-- BEGIN Dataset content --

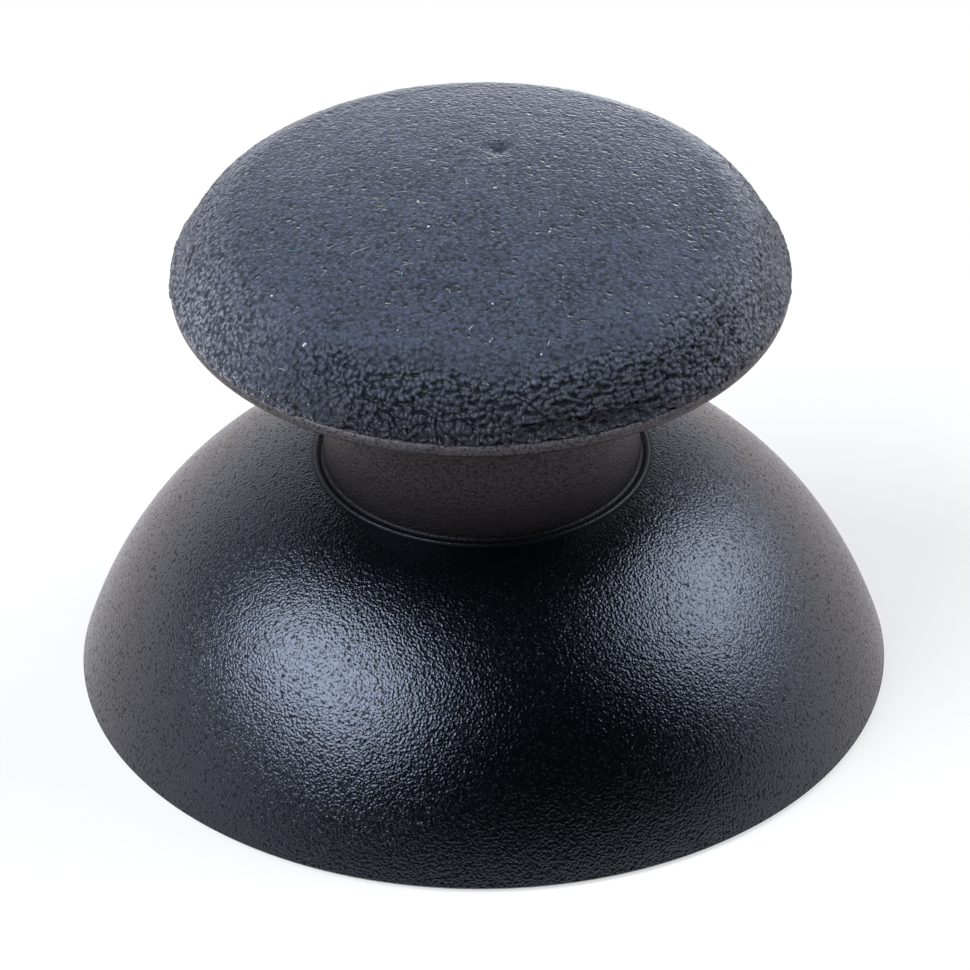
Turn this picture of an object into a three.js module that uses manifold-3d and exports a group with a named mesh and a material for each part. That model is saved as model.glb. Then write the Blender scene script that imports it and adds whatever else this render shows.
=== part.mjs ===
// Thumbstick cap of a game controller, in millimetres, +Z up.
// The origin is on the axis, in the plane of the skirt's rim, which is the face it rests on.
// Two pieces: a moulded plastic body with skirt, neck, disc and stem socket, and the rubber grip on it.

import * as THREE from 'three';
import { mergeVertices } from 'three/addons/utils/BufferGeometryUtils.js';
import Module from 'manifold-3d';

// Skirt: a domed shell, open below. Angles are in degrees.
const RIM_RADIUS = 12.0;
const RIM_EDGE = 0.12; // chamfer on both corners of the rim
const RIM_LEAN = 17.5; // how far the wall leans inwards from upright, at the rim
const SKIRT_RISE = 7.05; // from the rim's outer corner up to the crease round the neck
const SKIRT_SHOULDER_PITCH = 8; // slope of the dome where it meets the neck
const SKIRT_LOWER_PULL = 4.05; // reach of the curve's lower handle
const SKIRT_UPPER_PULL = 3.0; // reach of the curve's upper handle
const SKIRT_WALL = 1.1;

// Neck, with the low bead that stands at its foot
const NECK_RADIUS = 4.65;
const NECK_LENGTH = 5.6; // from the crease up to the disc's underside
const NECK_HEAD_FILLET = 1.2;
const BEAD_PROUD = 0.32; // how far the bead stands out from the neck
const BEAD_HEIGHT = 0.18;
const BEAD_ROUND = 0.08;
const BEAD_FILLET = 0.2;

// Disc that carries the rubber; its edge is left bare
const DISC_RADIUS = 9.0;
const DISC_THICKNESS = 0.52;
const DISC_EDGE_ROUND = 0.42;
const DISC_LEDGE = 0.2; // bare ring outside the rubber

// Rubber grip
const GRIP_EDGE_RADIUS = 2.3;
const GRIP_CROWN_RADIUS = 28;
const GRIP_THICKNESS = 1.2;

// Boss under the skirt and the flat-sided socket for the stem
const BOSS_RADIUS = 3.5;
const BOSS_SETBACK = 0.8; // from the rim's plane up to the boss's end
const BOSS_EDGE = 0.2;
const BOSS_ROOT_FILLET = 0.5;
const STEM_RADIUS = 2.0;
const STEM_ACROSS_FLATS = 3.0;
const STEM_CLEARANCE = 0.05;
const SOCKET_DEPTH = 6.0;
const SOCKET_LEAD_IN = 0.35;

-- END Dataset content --
-- BEGIN Dataset content --

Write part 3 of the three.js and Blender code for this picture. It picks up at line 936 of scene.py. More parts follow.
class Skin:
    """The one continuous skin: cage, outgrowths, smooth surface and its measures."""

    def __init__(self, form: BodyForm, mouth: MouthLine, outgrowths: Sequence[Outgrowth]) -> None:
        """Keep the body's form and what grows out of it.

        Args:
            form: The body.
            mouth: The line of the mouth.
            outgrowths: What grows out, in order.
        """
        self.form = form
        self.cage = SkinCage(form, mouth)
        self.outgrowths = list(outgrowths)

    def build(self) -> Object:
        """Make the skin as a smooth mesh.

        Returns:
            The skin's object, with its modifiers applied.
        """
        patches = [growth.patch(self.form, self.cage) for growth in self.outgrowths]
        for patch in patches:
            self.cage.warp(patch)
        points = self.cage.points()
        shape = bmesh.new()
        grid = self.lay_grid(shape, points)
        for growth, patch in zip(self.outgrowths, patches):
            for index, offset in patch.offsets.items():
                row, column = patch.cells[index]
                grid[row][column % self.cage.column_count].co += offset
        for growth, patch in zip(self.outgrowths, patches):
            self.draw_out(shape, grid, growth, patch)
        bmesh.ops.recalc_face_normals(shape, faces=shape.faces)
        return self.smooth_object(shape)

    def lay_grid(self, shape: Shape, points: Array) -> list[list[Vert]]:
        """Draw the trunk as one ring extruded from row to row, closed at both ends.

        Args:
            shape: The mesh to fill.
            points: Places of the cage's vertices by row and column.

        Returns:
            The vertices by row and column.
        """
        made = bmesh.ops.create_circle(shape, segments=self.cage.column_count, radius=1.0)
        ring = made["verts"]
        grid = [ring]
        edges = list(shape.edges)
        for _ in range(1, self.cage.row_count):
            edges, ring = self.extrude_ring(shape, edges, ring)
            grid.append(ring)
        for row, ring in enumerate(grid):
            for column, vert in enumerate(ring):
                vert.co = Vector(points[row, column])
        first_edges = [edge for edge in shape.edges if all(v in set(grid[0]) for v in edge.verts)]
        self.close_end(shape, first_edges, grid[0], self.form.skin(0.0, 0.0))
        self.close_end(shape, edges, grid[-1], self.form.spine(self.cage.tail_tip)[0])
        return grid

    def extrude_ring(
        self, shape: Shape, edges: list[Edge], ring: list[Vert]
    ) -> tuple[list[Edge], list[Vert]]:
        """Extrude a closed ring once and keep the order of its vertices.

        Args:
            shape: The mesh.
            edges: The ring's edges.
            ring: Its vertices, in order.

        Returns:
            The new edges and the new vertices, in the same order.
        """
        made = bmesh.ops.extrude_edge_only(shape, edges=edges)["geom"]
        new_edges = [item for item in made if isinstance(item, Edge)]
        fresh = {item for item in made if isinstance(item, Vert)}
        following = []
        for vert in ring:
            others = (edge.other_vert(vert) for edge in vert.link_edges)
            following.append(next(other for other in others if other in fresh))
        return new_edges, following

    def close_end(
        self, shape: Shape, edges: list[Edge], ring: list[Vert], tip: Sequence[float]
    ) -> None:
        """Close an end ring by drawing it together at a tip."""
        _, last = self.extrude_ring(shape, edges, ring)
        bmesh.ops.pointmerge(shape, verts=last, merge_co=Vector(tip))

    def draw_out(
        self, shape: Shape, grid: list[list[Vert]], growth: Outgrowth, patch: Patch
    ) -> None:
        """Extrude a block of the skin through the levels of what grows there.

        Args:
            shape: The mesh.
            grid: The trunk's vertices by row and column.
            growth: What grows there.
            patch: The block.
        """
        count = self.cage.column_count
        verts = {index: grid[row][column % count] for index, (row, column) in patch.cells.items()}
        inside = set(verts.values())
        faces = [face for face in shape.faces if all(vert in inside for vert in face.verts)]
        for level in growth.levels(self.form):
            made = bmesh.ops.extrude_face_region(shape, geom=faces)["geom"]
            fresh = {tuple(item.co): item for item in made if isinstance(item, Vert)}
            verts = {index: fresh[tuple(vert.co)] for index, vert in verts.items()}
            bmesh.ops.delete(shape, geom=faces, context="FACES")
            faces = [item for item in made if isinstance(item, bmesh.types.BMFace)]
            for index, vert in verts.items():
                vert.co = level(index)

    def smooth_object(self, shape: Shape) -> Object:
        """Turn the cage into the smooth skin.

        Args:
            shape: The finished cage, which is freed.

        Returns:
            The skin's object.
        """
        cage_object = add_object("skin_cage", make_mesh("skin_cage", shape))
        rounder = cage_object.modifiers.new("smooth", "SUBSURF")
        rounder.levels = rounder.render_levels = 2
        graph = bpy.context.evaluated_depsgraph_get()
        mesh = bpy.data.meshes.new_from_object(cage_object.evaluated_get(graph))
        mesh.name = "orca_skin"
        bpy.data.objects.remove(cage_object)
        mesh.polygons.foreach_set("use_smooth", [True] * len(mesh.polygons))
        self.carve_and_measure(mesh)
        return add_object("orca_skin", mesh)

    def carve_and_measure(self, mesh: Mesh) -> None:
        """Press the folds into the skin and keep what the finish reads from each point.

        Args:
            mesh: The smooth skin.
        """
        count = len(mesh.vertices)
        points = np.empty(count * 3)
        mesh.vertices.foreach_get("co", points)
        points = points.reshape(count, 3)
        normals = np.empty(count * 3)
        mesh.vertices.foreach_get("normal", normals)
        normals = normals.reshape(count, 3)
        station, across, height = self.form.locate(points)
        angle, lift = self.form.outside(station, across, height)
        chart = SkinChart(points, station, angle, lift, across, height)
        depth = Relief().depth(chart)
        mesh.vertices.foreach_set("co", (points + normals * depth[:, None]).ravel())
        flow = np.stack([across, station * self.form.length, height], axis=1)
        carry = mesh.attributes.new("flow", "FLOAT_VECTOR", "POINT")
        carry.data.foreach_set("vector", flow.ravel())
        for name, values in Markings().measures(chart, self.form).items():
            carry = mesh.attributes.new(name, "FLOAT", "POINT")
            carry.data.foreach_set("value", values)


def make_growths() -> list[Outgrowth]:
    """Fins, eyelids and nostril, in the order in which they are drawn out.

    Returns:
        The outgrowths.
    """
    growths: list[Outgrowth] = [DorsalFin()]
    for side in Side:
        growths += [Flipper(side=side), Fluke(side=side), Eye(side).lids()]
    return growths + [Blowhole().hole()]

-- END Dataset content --
-- BEGIN Dataset content --

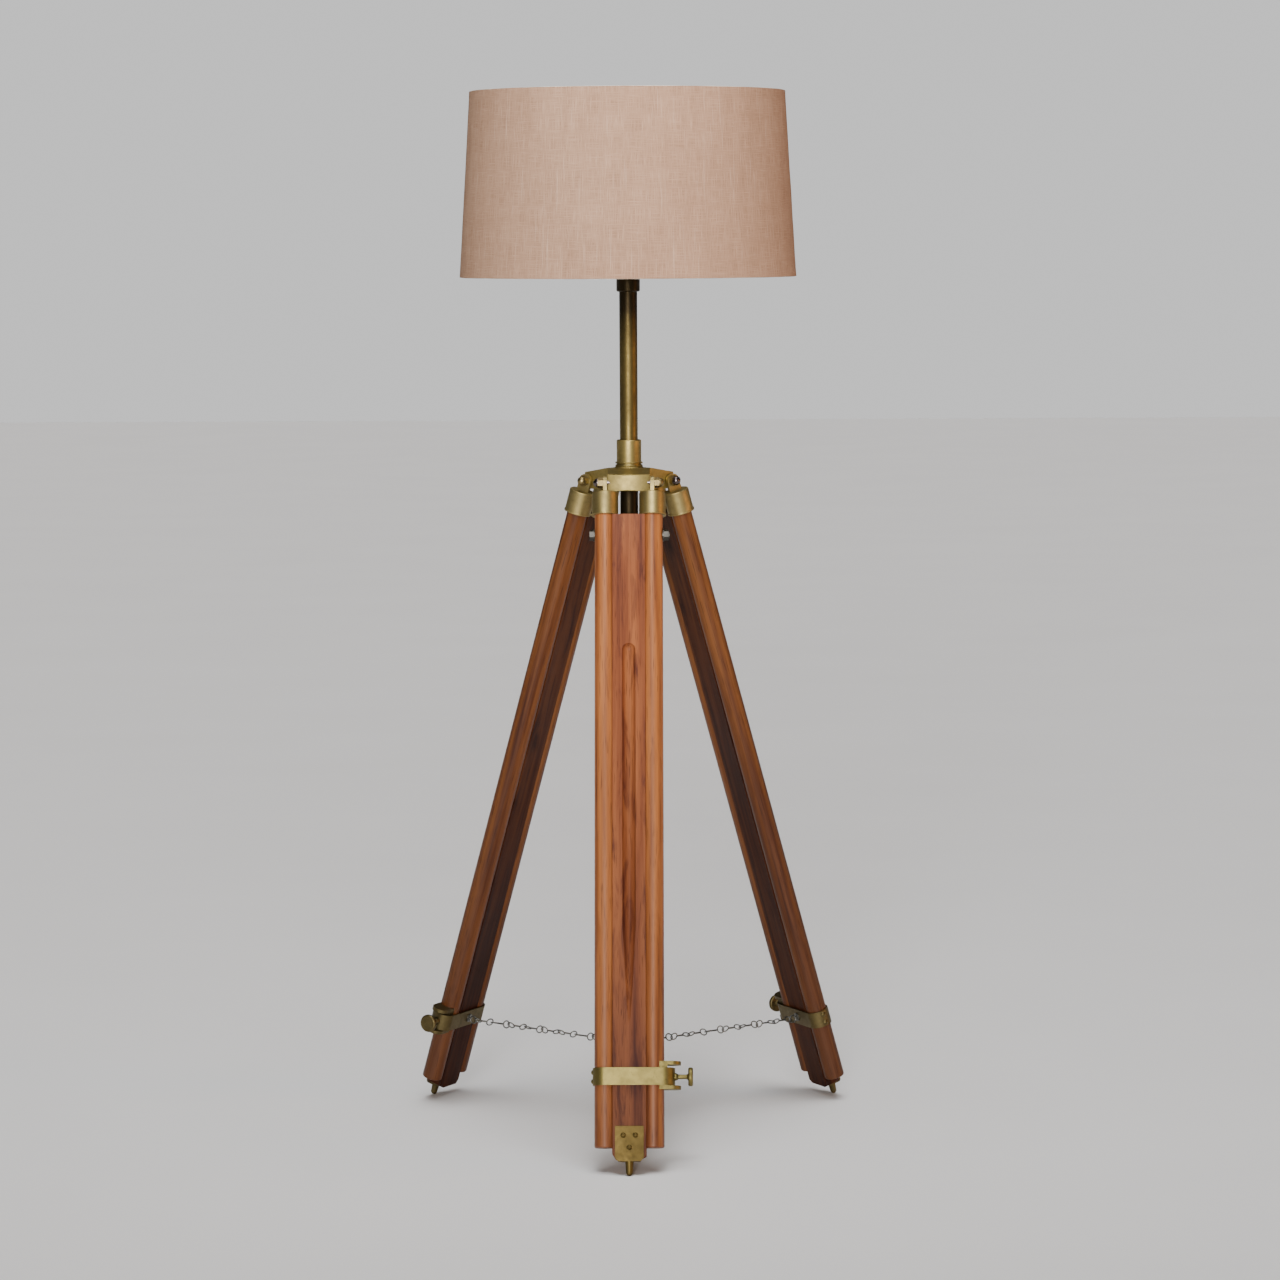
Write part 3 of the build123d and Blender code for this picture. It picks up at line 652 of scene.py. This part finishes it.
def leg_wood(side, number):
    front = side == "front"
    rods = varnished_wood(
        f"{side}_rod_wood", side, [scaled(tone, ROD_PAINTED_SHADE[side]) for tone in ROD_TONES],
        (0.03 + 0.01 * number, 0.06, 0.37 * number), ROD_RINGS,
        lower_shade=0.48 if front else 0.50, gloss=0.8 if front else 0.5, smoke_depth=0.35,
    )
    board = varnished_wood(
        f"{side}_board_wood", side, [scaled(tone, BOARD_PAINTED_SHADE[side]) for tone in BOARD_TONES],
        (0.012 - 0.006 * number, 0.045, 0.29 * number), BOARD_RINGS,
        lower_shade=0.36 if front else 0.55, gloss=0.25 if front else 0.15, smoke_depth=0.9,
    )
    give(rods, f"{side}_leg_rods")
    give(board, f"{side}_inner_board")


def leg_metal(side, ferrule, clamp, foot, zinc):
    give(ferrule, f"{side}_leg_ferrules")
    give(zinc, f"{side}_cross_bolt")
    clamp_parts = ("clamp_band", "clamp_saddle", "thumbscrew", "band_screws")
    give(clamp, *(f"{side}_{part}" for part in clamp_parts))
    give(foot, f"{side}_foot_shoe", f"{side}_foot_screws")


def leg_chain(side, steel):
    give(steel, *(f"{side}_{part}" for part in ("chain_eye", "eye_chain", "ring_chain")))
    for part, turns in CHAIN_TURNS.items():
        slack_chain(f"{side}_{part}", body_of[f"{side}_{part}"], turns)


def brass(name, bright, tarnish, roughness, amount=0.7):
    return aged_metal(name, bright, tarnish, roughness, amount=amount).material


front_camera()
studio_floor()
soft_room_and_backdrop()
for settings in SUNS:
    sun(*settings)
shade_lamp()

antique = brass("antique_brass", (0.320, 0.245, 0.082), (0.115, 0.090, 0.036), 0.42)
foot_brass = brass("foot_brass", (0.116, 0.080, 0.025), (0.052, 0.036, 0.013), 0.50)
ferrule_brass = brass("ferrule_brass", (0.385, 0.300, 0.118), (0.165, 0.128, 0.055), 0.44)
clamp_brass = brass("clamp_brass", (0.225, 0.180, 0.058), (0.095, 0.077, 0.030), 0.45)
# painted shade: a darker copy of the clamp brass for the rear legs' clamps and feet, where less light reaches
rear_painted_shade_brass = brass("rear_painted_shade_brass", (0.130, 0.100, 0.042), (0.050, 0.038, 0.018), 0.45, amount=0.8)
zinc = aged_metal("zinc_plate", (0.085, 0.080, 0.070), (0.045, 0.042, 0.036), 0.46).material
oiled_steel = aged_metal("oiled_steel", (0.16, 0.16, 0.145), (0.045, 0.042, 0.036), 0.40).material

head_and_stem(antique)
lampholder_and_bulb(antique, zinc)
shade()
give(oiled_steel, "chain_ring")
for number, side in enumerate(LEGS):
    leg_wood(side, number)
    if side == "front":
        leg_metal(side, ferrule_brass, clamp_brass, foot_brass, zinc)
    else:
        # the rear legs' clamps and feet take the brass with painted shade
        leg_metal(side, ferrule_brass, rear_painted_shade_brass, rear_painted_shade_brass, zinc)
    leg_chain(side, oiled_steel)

-- END Dataset content --

Produce only the lines from the line containing "Turn this picture" through the line containing "const SKIRT_WALL = 1.1;", inclusive of both, exactly as they stand in the entries above.

▸ **Exercise response**
Turn this picture of an object into a three.js module that uses manifold-3d and exports a group with a named mesh and a material for each part. That model is saved as model.glb. Then write the Blender scene script that imports it and adds whatever else this render shows.
=== part.mjs ===
// Thumbstick cap of a game controller, in millimetres, +Z up.
// The origin is on the axis, in the plane of the skirt's rim, which is the face it rests on.
// Two pieces: a moulded plastic body with skirt, neck, disc and stem socket, and the rubber grip on it.

import * as THREE from 'three';
import { mergeVertices } from 'three/addons/utils/BufferGeometryUtils.js';
import Module from 'manifold-3d';

// Skirt: a domed shell, open below. Angles are in degrees.
const RIM_RADIUS = 12.0;
const RIM_EDGE = 0.12; // chamfer on both corners of the rim
const RIM_LEAN = 17.5; // how far the wall leans inwards from upright, at the rim
const SKIRT_RISE = 7.05; // from the rim's outer corner up to the crease round the neck
const SKIRT_SHOULDER_PITCH = 8; // slope of the dome where it meets the neck
const SKIRT_LOWER_PULL = 4.05; // reach of the curve's lower handle
const SKIRT_UPPER_PULL = 3.0; // reach of the curve's upper handle
const SKIRT_WALL = 1.1;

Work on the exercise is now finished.